- **DATASET RECORDS**
[start]

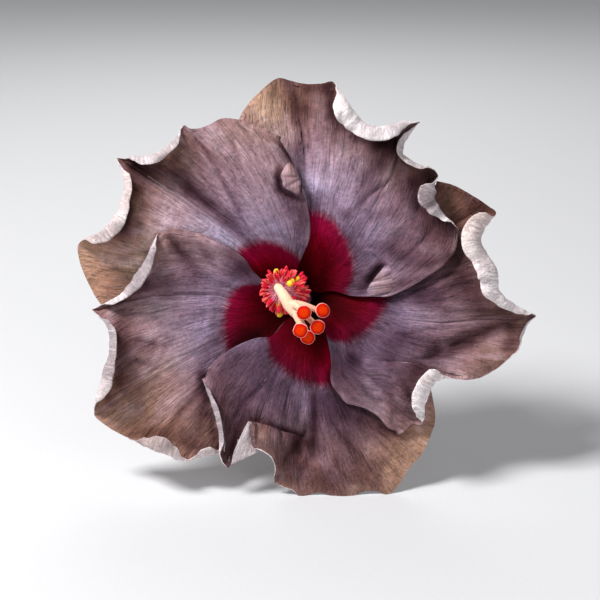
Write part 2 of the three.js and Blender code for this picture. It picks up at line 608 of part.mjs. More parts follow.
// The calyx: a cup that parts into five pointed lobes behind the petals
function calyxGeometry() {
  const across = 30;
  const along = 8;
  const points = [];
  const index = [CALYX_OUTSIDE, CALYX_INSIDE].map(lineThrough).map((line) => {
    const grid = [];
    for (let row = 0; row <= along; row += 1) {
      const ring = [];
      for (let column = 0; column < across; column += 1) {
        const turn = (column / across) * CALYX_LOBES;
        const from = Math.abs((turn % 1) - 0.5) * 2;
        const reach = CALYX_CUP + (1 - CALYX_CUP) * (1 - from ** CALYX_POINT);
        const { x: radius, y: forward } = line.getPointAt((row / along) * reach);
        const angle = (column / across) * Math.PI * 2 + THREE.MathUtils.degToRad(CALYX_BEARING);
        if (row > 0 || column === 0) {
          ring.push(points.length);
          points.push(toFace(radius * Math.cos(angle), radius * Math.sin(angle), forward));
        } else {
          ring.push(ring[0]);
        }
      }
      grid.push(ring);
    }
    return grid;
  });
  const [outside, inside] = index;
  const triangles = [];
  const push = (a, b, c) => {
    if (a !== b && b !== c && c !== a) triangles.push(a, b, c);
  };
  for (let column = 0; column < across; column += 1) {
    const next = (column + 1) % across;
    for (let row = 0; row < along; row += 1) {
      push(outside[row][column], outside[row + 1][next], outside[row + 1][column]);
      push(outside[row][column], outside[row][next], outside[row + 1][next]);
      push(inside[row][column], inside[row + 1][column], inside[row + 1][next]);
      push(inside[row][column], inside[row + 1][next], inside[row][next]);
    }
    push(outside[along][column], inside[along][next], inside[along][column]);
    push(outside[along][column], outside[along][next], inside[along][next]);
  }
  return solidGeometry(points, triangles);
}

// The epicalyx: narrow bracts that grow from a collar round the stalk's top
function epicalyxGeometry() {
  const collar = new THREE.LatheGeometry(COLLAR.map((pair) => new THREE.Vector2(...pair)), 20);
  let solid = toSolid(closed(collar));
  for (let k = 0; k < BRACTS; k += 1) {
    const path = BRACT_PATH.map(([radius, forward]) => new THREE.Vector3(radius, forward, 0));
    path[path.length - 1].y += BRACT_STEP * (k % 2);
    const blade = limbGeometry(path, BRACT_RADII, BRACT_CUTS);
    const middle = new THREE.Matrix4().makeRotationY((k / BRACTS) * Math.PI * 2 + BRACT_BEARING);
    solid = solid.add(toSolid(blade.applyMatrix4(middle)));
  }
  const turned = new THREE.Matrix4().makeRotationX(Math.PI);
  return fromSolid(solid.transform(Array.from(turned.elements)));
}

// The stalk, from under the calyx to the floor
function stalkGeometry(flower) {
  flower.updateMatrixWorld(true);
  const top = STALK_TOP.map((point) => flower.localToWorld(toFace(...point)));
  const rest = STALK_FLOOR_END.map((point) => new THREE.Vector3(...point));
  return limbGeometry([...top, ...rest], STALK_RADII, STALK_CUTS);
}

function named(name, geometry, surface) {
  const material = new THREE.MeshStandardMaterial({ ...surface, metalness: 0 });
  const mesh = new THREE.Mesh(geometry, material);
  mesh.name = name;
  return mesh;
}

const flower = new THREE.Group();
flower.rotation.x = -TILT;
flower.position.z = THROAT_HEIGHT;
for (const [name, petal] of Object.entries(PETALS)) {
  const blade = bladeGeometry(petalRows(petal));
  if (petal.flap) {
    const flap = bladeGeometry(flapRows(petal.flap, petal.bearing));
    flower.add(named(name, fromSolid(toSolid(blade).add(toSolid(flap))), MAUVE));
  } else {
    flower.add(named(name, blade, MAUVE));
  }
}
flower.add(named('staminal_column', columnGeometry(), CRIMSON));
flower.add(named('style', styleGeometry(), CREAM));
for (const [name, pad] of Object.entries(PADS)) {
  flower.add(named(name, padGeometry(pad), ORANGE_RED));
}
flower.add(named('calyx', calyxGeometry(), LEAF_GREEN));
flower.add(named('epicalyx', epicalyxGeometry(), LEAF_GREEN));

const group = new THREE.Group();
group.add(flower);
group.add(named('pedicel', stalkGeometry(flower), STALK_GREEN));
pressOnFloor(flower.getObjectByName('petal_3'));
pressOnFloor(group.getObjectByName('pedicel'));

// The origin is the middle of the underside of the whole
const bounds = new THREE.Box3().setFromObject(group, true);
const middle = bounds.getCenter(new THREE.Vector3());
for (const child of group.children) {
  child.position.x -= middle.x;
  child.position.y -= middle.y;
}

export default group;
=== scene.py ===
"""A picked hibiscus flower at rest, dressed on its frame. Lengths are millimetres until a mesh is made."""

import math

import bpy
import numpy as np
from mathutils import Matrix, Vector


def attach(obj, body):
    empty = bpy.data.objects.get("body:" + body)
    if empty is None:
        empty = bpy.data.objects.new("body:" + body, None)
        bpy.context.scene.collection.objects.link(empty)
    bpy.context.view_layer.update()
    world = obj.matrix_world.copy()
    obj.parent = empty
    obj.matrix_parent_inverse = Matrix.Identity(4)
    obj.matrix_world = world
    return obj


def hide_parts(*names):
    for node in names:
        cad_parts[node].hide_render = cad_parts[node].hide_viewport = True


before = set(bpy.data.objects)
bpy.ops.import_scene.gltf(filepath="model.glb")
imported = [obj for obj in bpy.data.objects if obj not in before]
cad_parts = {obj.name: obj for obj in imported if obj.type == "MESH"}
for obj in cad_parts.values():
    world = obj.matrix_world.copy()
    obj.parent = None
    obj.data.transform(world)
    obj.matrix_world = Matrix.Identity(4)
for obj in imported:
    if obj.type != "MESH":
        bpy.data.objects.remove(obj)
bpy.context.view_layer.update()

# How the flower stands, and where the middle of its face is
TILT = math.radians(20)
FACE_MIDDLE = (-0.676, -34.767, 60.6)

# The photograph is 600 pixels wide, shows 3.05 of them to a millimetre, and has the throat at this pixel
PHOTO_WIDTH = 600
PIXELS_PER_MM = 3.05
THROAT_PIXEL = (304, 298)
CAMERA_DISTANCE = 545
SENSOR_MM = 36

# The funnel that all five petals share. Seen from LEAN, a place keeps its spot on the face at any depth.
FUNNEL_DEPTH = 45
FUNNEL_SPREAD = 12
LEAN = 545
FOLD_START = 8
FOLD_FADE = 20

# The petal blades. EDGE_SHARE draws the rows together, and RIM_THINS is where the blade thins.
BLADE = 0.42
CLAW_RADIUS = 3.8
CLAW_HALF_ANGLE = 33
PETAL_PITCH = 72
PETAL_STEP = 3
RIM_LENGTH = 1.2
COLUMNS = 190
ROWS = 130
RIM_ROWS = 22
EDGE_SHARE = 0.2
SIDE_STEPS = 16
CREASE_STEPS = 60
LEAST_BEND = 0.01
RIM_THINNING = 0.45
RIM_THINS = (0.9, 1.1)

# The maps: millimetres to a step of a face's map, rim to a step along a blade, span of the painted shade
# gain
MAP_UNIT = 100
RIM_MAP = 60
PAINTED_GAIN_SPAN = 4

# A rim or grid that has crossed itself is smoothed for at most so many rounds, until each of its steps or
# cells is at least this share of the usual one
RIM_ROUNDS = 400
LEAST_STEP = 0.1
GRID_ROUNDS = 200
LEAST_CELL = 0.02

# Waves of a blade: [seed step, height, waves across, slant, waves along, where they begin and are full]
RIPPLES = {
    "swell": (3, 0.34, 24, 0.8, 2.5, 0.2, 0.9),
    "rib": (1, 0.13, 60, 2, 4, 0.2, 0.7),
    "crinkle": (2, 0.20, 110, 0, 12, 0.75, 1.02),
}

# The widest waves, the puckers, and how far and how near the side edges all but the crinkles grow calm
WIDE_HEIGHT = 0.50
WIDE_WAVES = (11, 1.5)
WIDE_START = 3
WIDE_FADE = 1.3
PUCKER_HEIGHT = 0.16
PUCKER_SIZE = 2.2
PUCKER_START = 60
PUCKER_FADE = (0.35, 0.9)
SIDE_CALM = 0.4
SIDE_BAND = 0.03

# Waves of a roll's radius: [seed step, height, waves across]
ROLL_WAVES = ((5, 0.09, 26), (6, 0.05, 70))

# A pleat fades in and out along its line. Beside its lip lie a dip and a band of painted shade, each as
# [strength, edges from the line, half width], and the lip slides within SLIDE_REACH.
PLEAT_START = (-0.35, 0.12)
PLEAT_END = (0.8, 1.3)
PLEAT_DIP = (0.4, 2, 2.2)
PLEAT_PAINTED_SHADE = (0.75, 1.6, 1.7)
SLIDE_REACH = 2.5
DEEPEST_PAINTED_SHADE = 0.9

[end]
[start]

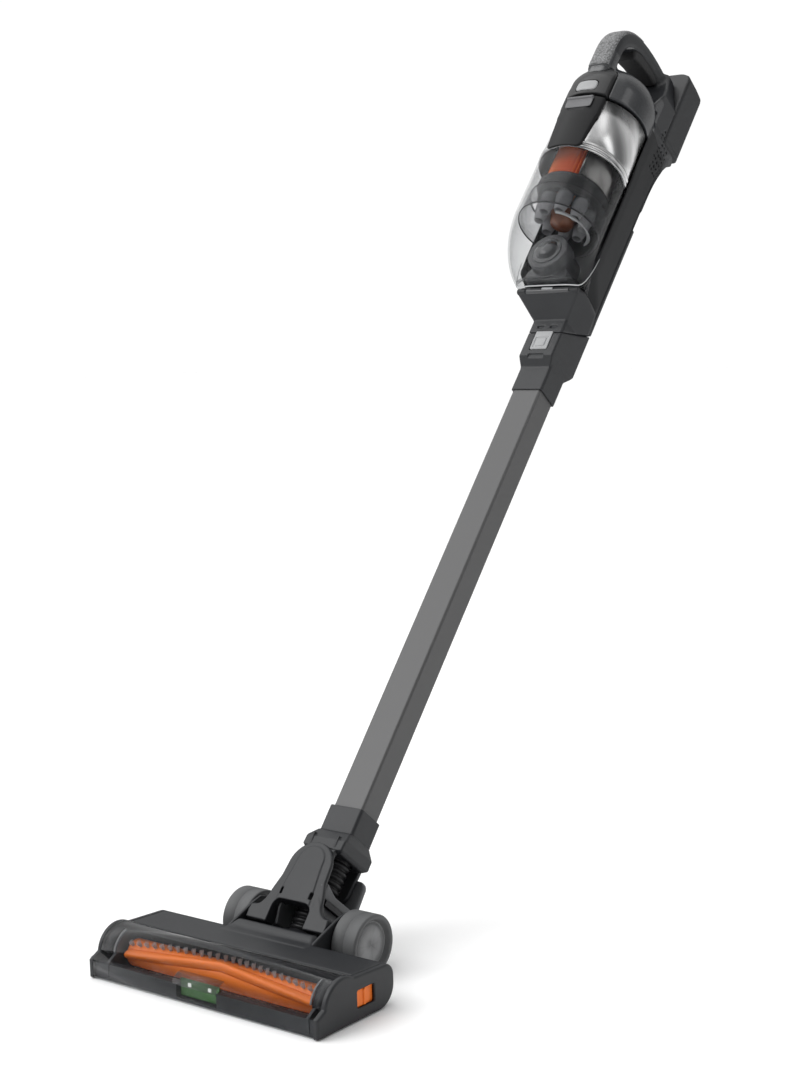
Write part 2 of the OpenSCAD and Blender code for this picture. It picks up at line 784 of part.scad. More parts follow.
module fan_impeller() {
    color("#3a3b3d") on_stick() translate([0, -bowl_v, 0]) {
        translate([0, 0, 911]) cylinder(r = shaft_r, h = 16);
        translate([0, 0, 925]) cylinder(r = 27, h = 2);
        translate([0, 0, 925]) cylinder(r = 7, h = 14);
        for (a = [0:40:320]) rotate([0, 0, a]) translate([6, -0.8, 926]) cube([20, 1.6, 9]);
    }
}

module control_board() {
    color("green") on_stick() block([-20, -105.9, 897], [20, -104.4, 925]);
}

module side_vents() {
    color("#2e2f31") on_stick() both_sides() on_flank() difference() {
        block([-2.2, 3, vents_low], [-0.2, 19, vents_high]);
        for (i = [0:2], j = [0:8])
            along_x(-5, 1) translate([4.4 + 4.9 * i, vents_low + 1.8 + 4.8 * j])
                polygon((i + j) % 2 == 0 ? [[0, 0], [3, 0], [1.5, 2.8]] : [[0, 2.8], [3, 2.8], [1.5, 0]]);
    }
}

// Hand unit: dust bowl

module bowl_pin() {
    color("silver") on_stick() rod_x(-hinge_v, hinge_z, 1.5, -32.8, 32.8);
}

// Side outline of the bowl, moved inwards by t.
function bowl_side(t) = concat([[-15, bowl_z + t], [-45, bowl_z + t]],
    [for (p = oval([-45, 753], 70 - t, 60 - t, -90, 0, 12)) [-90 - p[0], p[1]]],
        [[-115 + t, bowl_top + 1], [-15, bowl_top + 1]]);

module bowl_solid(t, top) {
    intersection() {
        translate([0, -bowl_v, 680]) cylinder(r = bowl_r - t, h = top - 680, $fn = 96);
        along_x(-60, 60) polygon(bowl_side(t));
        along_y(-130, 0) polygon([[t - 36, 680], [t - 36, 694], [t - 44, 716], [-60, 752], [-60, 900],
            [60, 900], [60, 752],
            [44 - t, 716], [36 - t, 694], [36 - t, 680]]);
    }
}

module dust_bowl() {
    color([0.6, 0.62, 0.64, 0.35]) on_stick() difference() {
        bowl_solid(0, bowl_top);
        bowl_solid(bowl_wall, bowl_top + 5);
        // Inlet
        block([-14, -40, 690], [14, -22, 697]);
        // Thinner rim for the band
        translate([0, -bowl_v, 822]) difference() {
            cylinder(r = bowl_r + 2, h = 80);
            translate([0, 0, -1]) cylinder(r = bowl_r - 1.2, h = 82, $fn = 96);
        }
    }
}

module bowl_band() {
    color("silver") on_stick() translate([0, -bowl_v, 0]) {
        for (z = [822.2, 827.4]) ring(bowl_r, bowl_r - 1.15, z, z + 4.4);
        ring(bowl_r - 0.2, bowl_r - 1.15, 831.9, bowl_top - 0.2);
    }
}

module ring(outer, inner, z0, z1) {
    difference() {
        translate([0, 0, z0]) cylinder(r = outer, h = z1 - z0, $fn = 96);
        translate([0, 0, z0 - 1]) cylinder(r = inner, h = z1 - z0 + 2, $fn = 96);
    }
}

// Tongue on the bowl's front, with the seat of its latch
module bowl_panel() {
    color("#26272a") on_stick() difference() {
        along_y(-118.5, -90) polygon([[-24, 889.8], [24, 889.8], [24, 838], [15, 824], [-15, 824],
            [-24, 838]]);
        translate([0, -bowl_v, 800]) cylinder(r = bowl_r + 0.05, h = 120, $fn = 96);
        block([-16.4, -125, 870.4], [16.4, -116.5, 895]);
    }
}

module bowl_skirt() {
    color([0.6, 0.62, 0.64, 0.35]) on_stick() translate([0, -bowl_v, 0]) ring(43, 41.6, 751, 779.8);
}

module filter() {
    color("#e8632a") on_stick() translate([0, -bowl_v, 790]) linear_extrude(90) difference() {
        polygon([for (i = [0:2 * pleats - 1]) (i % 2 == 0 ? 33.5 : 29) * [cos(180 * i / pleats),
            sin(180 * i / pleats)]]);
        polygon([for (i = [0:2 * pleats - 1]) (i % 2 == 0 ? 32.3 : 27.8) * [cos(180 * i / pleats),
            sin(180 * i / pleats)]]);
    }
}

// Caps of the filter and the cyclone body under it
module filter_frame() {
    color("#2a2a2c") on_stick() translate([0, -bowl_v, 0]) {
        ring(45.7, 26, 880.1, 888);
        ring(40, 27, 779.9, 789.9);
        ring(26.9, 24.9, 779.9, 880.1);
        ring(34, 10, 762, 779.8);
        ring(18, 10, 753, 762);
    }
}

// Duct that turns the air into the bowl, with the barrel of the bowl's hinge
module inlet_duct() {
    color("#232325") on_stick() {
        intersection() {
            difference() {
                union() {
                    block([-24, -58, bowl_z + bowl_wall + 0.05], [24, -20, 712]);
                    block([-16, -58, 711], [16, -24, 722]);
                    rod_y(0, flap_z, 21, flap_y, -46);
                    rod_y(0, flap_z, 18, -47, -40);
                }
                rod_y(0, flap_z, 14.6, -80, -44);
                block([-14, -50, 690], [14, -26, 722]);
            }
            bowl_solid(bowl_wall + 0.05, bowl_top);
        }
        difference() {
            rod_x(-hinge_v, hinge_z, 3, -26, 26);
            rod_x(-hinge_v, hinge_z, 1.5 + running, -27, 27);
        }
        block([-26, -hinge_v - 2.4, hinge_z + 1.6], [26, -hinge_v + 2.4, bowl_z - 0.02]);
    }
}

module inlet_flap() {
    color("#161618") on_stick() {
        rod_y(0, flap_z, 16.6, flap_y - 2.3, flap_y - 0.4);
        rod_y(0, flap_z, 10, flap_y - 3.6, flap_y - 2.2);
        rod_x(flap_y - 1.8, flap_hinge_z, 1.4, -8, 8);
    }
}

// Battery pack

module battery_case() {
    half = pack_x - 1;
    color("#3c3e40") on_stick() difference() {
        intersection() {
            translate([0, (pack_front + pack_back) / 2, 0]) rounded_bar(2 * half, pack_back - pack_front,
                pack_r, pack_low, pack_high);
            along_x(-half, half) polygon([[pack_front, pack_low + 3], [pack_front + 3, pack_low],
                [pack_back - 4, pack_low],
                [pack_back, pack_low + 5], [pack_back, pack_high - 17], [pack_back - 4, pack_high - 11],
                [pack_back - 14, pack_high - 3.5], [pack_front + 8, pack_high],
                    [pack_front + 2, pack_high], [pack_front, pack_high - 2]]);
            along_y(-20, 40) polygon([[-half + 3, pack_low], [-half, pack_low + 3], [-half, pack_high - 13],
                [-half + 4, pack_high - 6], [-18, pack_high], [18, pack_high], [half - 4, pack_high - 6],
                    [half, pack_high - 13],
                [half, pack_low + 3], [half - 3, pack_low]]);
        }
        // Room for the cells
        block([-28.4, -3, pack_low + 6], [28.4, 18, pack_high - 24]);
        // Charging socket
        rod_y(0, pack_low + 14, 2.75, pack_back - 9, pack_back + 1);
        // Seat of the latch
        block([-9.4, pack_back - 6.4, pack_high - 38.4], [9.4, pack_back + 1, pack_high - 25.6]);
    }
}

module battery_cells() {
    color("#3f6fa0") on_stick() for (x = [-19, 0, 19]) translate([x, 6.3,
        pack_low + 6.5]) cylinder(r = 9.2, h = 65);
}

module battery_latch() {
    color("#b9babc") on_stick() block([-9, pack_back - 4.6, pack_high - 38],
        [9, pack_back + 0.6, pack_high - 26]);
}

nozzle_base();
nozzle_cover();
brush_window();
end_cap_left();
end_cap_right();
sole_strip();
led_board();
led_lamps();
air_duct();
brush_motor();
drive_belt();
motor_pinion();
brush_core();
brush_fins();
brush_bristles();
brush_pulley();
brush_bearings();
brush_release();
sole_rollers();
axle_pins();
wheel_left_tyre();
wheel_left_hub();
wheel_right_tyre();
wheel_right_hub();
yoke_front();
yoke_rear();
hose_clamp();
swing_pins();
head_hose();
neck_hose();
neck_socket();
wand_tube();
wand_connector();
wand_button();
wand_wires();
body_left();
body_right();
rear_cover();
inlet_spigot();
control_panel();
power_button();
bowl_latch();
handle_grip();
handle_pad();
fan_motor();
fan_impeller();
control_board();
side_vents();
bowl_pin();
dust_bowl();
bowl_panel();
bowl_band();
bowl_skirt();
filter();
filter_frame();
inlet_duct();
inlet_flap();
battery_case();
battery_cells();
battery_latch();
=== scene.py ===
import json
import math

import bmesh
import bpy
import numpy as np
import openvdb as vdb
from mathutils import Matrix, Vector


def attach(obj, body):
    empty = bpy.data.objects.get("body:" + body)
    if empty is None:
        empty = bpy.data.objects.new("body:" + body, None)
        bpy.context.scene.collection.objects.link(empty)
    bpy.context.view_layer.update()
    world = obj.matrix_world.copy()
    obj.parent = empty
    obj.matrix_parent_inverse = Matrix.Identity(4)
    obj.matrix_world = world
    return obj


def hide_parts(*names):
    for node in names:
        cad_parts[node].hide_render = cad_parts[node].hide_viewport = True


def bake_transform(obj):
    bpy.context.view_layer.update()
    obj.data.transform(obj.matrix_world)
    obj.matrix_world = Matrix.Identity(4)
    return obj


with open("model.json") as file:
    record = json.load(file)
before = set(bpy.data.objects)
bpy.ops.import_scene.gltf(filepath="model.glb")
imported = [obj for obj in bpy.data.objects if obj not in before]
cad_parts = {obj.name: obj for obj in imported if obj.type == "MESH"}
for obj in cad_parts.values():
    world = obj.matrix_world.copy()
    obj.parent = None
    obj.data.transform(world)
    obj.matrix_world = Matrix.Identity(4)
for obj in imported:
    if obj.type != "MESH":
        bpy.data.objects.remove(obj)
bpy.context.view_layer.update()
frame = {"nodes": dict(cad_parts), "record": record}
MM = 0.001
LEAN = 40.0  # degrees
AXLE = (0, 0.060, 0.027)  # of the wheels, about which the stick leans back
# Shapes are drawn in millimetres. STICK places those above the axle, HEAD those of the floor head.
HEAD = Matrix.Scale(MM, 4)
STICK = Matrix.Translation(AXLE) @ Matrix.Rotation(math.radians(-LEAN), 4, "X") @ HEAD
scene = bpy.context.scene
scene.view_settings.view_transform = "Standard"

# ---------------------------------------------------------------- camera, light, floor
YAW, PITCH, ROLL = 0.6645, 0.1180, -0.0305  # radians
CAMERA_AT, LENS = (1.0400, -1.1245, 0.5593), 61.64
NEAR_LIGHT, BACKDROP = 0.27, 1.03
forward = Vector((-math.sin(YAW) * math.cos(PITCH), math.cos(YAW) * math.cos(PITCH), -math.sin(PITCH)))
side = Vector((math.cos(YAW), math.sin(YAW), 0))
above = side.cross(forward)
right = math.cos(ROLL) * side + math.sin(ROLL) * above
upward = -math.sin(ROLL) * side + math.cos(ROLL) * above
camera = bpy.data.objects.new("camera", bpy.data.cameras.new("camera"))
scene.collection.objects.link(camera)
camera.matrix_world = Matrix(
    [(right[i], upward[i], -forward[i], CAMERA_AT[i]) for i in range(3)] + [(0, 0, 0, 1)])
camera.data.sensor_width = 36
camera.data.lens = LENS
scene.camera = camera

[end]
[start]

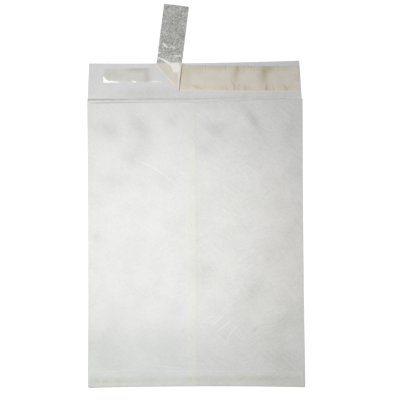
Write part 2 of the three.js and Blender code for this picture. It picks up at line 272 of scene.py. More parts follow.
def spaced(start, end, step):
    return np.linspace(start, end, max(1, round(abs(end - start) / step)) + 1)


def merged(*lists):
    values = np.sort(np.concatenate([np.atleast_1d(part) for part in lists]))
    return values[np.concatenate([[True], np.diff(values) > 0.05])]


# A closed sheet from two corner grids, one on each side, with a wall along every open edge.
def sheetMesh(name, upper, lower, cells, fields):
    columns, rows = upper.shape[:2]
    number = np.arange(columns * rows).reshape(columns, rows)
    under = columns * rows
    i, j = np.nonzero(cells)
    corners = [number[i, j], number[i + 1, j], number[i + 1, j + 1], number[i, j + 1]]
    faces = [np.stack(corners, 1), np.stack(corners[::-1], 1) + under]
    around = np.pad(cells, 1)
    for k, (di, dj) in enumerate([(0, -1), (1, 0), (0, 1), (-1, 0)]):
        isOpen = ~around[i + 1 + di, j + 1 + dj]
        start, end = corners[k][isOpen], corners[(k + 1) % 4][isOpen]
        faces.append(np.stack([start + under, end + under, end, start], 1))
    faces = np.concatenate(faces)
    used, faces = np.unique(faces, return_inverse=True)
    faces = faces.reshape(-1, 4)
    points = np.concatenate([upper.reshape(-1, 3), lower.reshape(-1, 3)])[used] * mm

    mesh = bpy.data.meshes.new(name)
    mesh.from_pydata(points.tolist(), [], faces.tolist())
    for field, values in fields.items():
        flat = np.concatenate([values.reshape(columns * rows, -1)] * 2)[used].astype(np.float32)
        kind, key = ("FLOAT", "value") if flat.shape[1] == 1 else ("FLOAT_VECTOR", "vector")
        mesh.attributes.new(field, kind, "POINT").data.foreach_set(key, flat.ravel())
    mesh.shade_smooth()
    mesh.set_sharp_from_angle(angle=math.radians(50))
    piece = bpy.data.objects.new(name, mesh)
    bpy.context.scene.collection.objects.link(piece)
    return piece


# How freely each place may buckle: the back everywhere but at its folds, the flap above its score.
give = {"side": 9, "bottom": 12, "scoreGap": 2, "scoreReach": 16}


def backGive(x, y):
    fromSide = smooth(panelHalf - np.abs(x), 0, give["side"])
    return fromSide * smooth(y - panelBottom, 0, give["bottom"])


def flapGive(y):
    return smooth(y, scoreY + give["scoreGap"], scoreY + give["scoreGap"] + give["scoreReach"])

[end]

- **WHAT YOU ARE ASKED TO DO**
Establish how many lines of the material above hold the word "picks". Nothing but the count should be returned.

- **FULL ANSWER**
3